One Comment to “By What Power Can You Be the Person You Ought to Be?”

  1. Pastor Don
    December 18, 2017

    “By What Power Can You Be the Person You Ought to Be?” (2 Peter 1:1-12)(12.17.17)
    2 Peter 1:1–12 (NIV84)
    Simon Peter, a servant and apostle of Jesus Christ,
    To those who through the righteousness of our God and Savior Jesus Christ have received a faith as precious as ours:
    2 Grace and peace be yours in abundance through the knowledge of God and of Jesus our Lord.
    3 His divine power has given us everything we need for life and godliness through our knowledge of him who called us by his own glory and goodness. 4 Through these he has given us his very great and precious promises, so that through them you may participate in the divine nature and escape the corruption in the world caused by evil desires.
    5 For this very reason, make every effort to add to your faith goodness; and to goodness, knowledge; 6 and to knowledge, self-control; and to self-control, perseverance; and to perseverance, godliness; 7 and to godliness, brotherly kindness; and to brotherly kindness, love. 8 For if you possess these qualities in increasing measure, they will keep you from being ineffective and unproductive in your knowledge of our Lord Jesus Christ. 9 But if anyone does not have them, he is nearsighted and blind, and has forgotten that he has been cleansed from his past sins.
    10 Therefore, my brothers, be all the more eager to make your calling and election sure. For if you do these things, you will never fall, 11 and you will receive a rich welcome into the eternal kingdom of our Lord and Savior Jesus Christ.
    12 So I will always remind you of these things, even though you know them and are firmly established in the truth you now have.
    The word of God for the people of God.

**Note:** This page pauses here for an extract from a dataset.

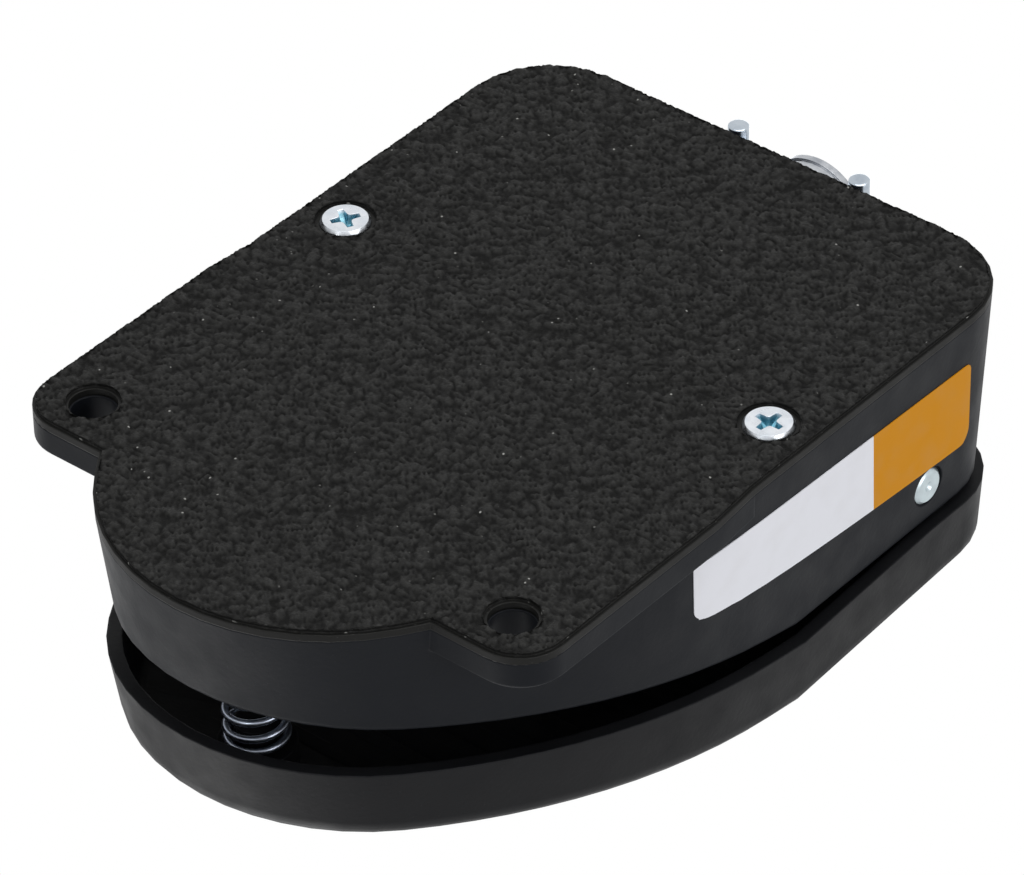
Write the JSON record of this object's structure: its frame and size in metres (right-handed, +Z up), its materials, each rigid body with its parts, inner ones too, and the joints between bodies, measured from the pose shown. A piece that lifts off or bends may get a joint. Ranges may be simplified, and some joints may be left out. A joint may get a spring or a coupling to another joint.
{
  "type": "industrial foot switch",
  "caption": "Cast wedge-shaped foot switch with a hinged D-shaped treadle, return spring, enclosed snap-action switch and rear cable connector.",
  "frame": {"origin": "on the floor, on the pad's underside, midway between the two floor-mounting holes in the ears", "axes": "+Z up from the floor, +Y to the rear (hinge and cable end), +X to the right seen from the nose; the treadle's nose points to -Y and the label is on the -X side"},
  "size_m": [0.102, 0.1552, 0.056],
  "materials": {
    "housing_paint": "satin black enamel on a casting",
    "treadle_paint": "satin black enamel on a casting",
    "plate_paint": "black enamelled sheet steel",
    "pad_rubber": "matt, coarse wrinkled grain with small light specks",
    "zinc_screws": "bright zinc plate",
    "pin_steel": "pale zinc plate",
    "spring_steel": "bright drawn wire",
    "connector_zinc": "bright die-cast zinc",
    "steel_parts": "plain plated steel",
    "fibre_sheet": "matt insulating fibre",
    "switch_plastic": "matt moulded plastic",
    "cover_plastic": "matt moulded plastic",
    "plunger_plastic": "smooth moulded plastic",
    "terminal_brass": "plain brass",
    "ground_green": "green finish of a ground screw",
    "label_film": "satin printed film, orange and white fields without words"
  },
  "bodies": {
    "base": {"base_housing": "housing_paint", "base_plate": "plate_paint", "non_slip_pad": "pad_rubber", "cover_screws": "zinc_screws", "insulating_sheet": "fibre_sheet", "pivot_pin": "pin_steel", "return_spring": "spring_steel", "lever_pin": "steel_parts", "switch_case": "switch_plastic", "switch_cover": "cover_plastic", "switch_terminals": "terminal_brass", "terminal_screws": "steel_parts", "switch_mounting_screws": "steel_parts", "ground_screw": "ground_green", "connector_body": "connector_zinc", "connector_locknut": "steel_parts", "clamp_saddle": "connector_zinc", "clamp_screws": "zinc_screws", "side_label": "label_film"},
    "treadle": {"treadle": "treadle_paint", "adjusting_screw": "steel_parts", "adjusting_locknut": "steel_parts"},
    "lever": {"actuating_lever": "steel_parts"},
    "plunger": {"switch_plunger": "plunger_plastic"}
  },
  "joints": [
    {"name": "treadle_hinge", "type": "hinge", "parent": "base", "child": "treadle", "pos_m": [0, 0.0922, 0.0295], "axis": [1, 0, 0], "range_deg": [0, 3.3], "stiffness_Nm_per_rad": 8, "springref_deg": -8.59, "deforming": ["return_spring"]},
    {"name": "lever_hinge", "type": "hinge", "parent": "base", "child": "lever", "pos_m": [0, 0.064, 0.0219], "axis": [1, 0, 0], "range_deg": [0, 9.8]},
    {"name": "plunger_slide", "type": "slide", "parent": "base", "child": "plunger", "axis": [0, 0, -1], "range_m": [0, 0.0012]}
  ],
  "couplings": [
    {"joint": "lever_hinge", "follows": "treadle_hinge", "ratio": 2.95},
    {"joint": "plunger_slide", "follows": "treadle_hinge", "m_per_rad": 0.0205}
  ]
}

    Title: “By What Power Can You Be the Person You Ought to Be?”
    ICE BREAKER: I was working on this message when my son Joshua called me on Friday with what he called a biblical question. See, he was having trouble with his home internet connection. Yeah, I know; sounds crazy. He is thinking of resetting his router to factory default settings, which then would require him to input a password. Well, it is quite revealing that for quite some time his password has been “Josh is the best.” He is wondering if he changed his password to “Jesus is the best,” would that be using God’s name in vain.
    That initiated a 30 minute conversation about the challenges of living out our faith. He has recently started reading the New Testament again and is in the Gospel of Luke. He is troubled because the megachurch he goes to is constantly trumpeting grace; but, Joshua’s reading of Jesus’ words in the Gospels makes salvation sound a lot tougher than what his church is teaching. For instance, Jesus says in Matthew 7:13–14 (NIV84) 13 “Enter through the narrow gate. For wide is the gate and broad is the road that leads to destruction, and many enter through it. 14 But small is the gate and narrow the road that leads to life, and only a few find it. On the other hand, we must remember that Jesus says in John 10:7–10 (NIV84) {which Joshua has not got to yet}
    “I tell you the truth, I am the gate for the sheep. 8 All who ever came before me were thieves and robbers, but the sheep did not listen to them. 9 I am the gate; whoever enters through me will be saved. He will come in and go out, and find pasture. 10 The thief comes only to steal and kill and destroy; I have come that they may have life, and have it to the full.
    So, I told my son two things. First, yes it is fine to change his router password to “Jesus is the best.” Second, listen to today’s message to hear how we are called to live and by what power that life is possible.
    Yesterday, I went to Absecon UMC to hear my wife, Carol, and their choir, perform their dress rehearsal for today’s Christmas Cantata. My favorite song that they sang was “Waiting for the coming King.”
    You may be wondering why we have read these two scriptures from the Apostle Peter during this Advent season of anticipation. We remember the anticipation with which the Jewish people awaited the Messiah, the Anointed One, the Christ. And, we too are waiting for Jesus’ 2nd coming and the new heaven and the new earth.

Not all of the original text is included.